Odd root functions (cube root, fifth root, seventh root, etc.) accept all real numbers, positive, negative, or zero. You can take the cube root of −8 and get −2, because (−2)³ = −8. Negative signs survive odd powers, so odd roots have no trouble reversing them. The domain and range of every odd root function are both all real numbers. Odd root functions are also symmetric about the origin, meaning f(−x) = −f(x). In math terminology, they’re “odd functions.”

What the Graphs Look Like

The parent graph of the square root function starts at the origin and curves gently upward to the right. It rises quickly at first, then gradually flattens out, growing more slowly as x gets larger. The function keeps increasing forever, but at a decreasing rate. There’s no left side to the graph because negative inputs aren’t in the domain.

The parent graph of the cube root function also passes through the origin, but it extends in both directions. To the right, it curves upward. To the left, it curves downward, creating an S-shaped path through the origin. As x increases without bound, the output also increases without bound, and the same is true in the negative direction.

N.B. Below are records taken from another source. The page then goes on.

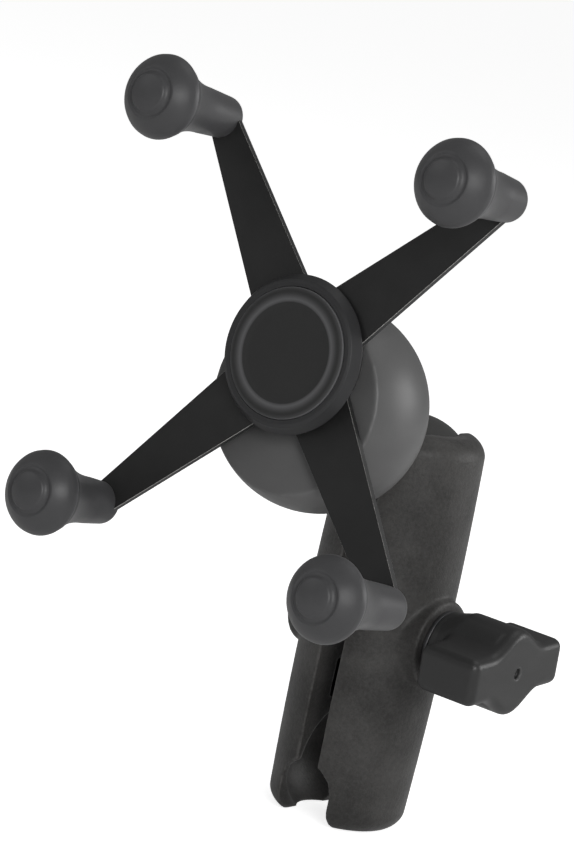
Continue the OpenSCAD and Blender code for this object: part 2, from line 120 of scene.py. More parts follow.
# Along the legs' pivot, towards the phone, with x to the right and y up.
ON_PIVOT = place(joint("leg_a_spread")["pos_m"], -Vector(joint("leg_a_spread")["axis"]), RIGHT)


def node_mesh(node):
    return frame["nodes"][node].data


def span(node, at):
    """The lowest and highest corners of a CAD node in a local frame."""
    turned = np.array(at.inverted())
    points = np.array([v.co for v in node_mesh(node).vertices]) @ turned[:3, :3].T + turned[:3, 3]
    return Vector(points.min(0)), Vector(points.max(0))


def centred(node):
    """A frame along the pivot through a CAD node's middle, and the node's corners in it."""
    middle = sum(span(node, ON_PIVOT), Vector()) / 2
    at = ON_PIVOT @ Matrix.Translation((middle.x, middle.y, 0))
    return (at, *span(node, at))


# ---- mesh tools ----

def new_object(name, mesh):
    piece = bpy.data.objects.new(name, mesh)
    bpy.context.scene.collection.objects.link(piece)
    return piece


def build(name, points, faces, at=Matrix.Identity(4)):
    """A smooth-shaded object from points in a local frame."""
    mesh = bpy.data.meshes.new(name)
    mesh.from_pydata([at @ Vector(p) for p in points], [], faces)
    solid = bmesh.new()
    solid.from_mesh(mesh)
    bmesh.ops.recalc_face_normals(solid, faces=solid.faces)
    solid.to_mesh(mesh)
    solid.free()
    mesh.shade_smooth()
    return new_object(name, mesh)


def settle(piece):
    """Applies the modifiers of a piece to its mesh."""
    graph = bpy.context.evaluated_depsgraph_get()
    graph.update()
    mesh = bpy.data.meshes.new_from_object(piece.evaluated_get(graph))
    piece.modifiers.clear()
    piece.data = mesh
    mesh.shade_smooth()
    return piece


def modify(piece, kind, **settings):
    made = piece.modifiers.new(kind.lower(), kind)
    for key, value in settings.items():
        setattr(made, key, value)


def copy_of(node, name):
    """A new piece with a CAD node's shape, welded into one closed mesh whose flat faces are whole."""
    weld, flat = 0.001 * MM, math.radians(0.5)
    solid = bmesh.new()
    solid.from_mesh(node_mesh(node))
    bmesh.ops.remove_doubles(solid, verts=solid.verts, dist=weld)
    bmesh.ops.dissolve_limit(solid, angle_limit=flat, verts=solid.verts, edges=solid.edges)
    points = [v.co.copy() for v in solid.verts]
    solid.verts.index_update()
    faces = [[v.index for v in f.verts] for f in solid.faces]
    solid.free()
    return build(name, points, faces)


def bevelled(node, name, width):
    """A copy of a CAD node with its hard edges rounded off."""
    hard = math.radians(35)
    piece = copy_of(node, name)
    modify(piece, "BEVEL", width=width, segments=2, limit_method="ANGLE", angle_limit=hard,
           miter_outer="MITER_ARC")
    modify(piece, "WEIGHTED_NORMAL", keep_sharp=False, weight=80)
    return settle(piece)


def weights(piece, name, rule):
    """A vertex group whose weights come from a rule on each vertex's place."""
    group = piece.vertex_groups.new(name=name)
    for v in piece.data.vertices:
        weight = rule(v.co)
        if weight > 0:
            group.add([v.index], min(weight, 1), "REPLACE")


def moulded(piece, voxel, passes):
    """Remeshes a closed piece evenly and relaxes it, as a casting or moulding has no sharp edge."""
    modify(piece, "REMESH", mode="VOXEL", voxel_size=voxel)
    modify(piece, "SMOOTH", factor=0.5, iterations=passes)
    return settle(piece)


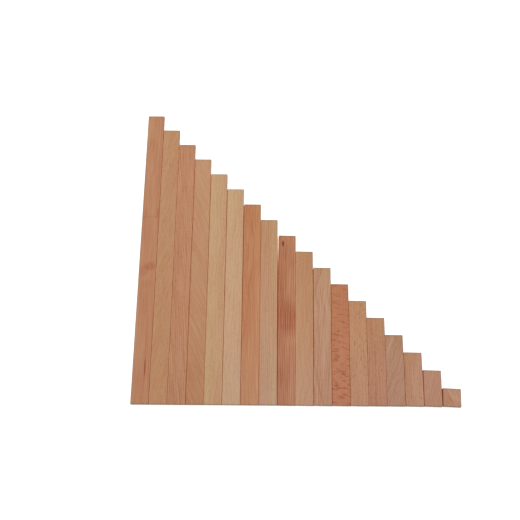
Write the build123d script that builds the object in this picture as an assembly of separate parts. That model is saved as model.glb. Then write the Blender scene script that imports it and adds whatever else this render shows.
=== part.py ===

Higher even roots (fourth root, sixth root) look similar to the square root but flatten out even more. Higher odd roots (fifth root, seventh root) look similar to the cube root with the same S-shape but progressively flatter curves.

Shifting and Transforming Root Functions

You can shift, stretch, and reflect root functions using the same transformation rules that apply to any function. Adding a number inside the radical shifts the graph horizontally: f(x) = √(x − 3) moves the starting point 3 units to the right. Adding a number outside the radical shifts the graph vertically: f(x) = √x + 2 moves the entire curve up by 2.

For even root functions, tracking where the point (0, 0) moves under a transformation is a practical shortcut. The new x-coordinate becomes the starting point of the domain. If there’s no horizontal reflection, the domain extends from that point to the right. If there is a horizontal reflection (a negative sign in front of x inside the radical), the domain extends to the left instead. The new y-coordinate tells you where the range begins: no vertical reflection means the range goes up from there, and a vertical reflection means it goes down.

Odd root functions are simpler in this regard. Because their domain and range already cover all real numbers, transformations don’t change that. You can shift, stretch, or reflect a cube root function however you like, and the domain and range remain (−∞, ∞).

Root Functions as Inverses of Power Functions

Root functions and power functions are inverses of each other. The square root function reverses squaring. The cube root function reverses cubing. If you apply a power and then its corresponding root, you get back to where you started.

There’s one catch with even roots. Squaring a number destroys information about whether it was originally positive or negative, because (−3)² and (3)² both equal 9. So when you take the square root of 9, which answer do you return: 3 or −3? By convention, the square root function always returns the positive value. This is why √(x²) = |x| (the absolute value of x), not simply x. If x were negative, the square root still gives you the positive version.

Odd roots don’t have this problem. Because odd powers preserve the sign of the original number, (−2)³ = −8 and (2)³ = 8 are distinct results. Taking the cube root cleanly reverses the operation with no ambiguity. No absolute value is needed.

Root Functions in Calculus

Because root functions can be rewritten as fractional exponents, they follow the standard power rule for derivatives and integrals. The power rule states that the derivative of x^n equals n times x^(n−1), and this works for any real number n, including fractions.

So the derivative of √x = x^(1/2) is (1/2)x^(−1/2), which simplifies to 1/(2√x). The derivative of the cube root of x = x^(1/3) is (1/3)x^(−2/3). You can apply this to any root: rewrite it as a fractional exponent, then use the power rule normally. The same logic extends to integration. This is one of the main reasons the fractional exponent notation exists. It makes calculus operations straightforward rather than requiring separate rules for radicals.

Where Root Functions Show Up

Root functions appear constantly in science and everyday formulas. The period of a pendulum depends on the square root of its length. The speed of a wave through a material involves the square root of the tension divided by the density. Distance formulas in geometry use square roots through the Pythagorean theorem. Standard deviation in statistics is the square root of variance.

In each case, the root function captures a specific physical relationship: when one quantity grows, the related quantity grows too, but at a slower and slower rate. Quadrupling the length of a pendulum only doubles its period. That decelerating growth pattern, fast at first and gradually leveling off, is the signature behavior of root functions and the reason they model so many natural phenomena.